I am not very good at pretending/or lying...
so my dd (1) 5 years old- knows what a miserable cow I am.... I tell her how bored I get and how I don't like cleaning etc... I am definately not the sort of SAHM I thought or expected I would be.

OP posts:
coppertop · 14/06/2004 08:00

How are you feeling today, unicorn?

slug · 14/06/2004 13:28

You lasted 5 years as a SAHM????? Respect! I lasted 3 months.
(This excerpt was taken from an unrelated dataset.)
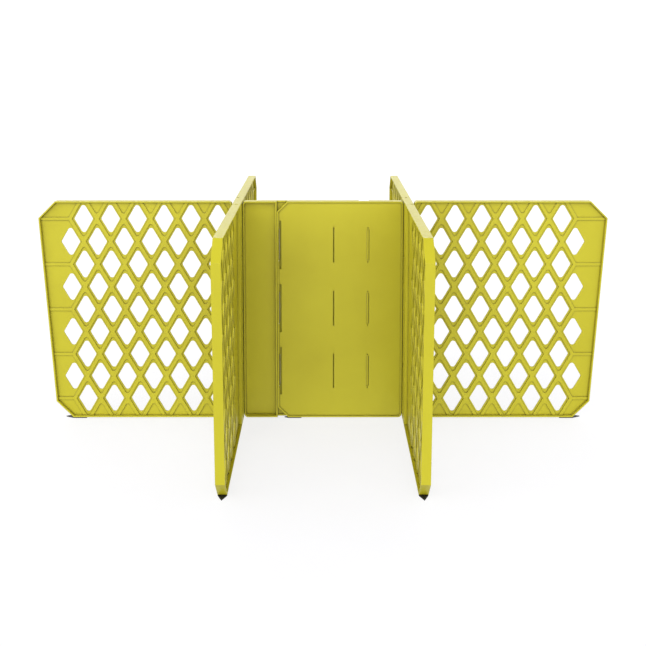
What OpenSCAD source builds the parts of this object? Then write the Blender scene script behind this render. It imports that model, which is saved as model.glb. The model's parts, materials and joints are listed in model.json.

Chandra · 14/06/2004 13:41

Unicorn?

unicorn · 14/06/2004 13:41

Feeling very hungover!
I get rather emotional (as you have gathered) when I have had a few...which is why it is best for me not to drink I think.
I am ok.. just trying to be an ok mother which I often feel I'm not.

OP posts:
carlyb · 14/06/2004 20:41

unicorn I am a SAHM and I can understand where you are coming from. my family are a nightmare and I always swore I wouldnt become like my mum. But the longer I stay at home the more I am turning into my mother!!
Dont beat yourself up - we all have those "I am a bad mother" moments, as mothers we expect to be perfect. You are doing the best you can, dont put yourself down x

eddm · 14/06/2004 21:09

Unicorn, you ARE a good role model ? your daughter is learning that there are more important things in life than cleaning. So she won't have stereotyped expectations of her role as a woman; might end up with a man who enjoys cleaning! She may rebel and grow up to be the perfect housewife, of course... (and there's nothing wrong with that, she says hastily, but is probably good for little girls to learn that cleaning is boring and there are other more exciting things girls and women can do as well).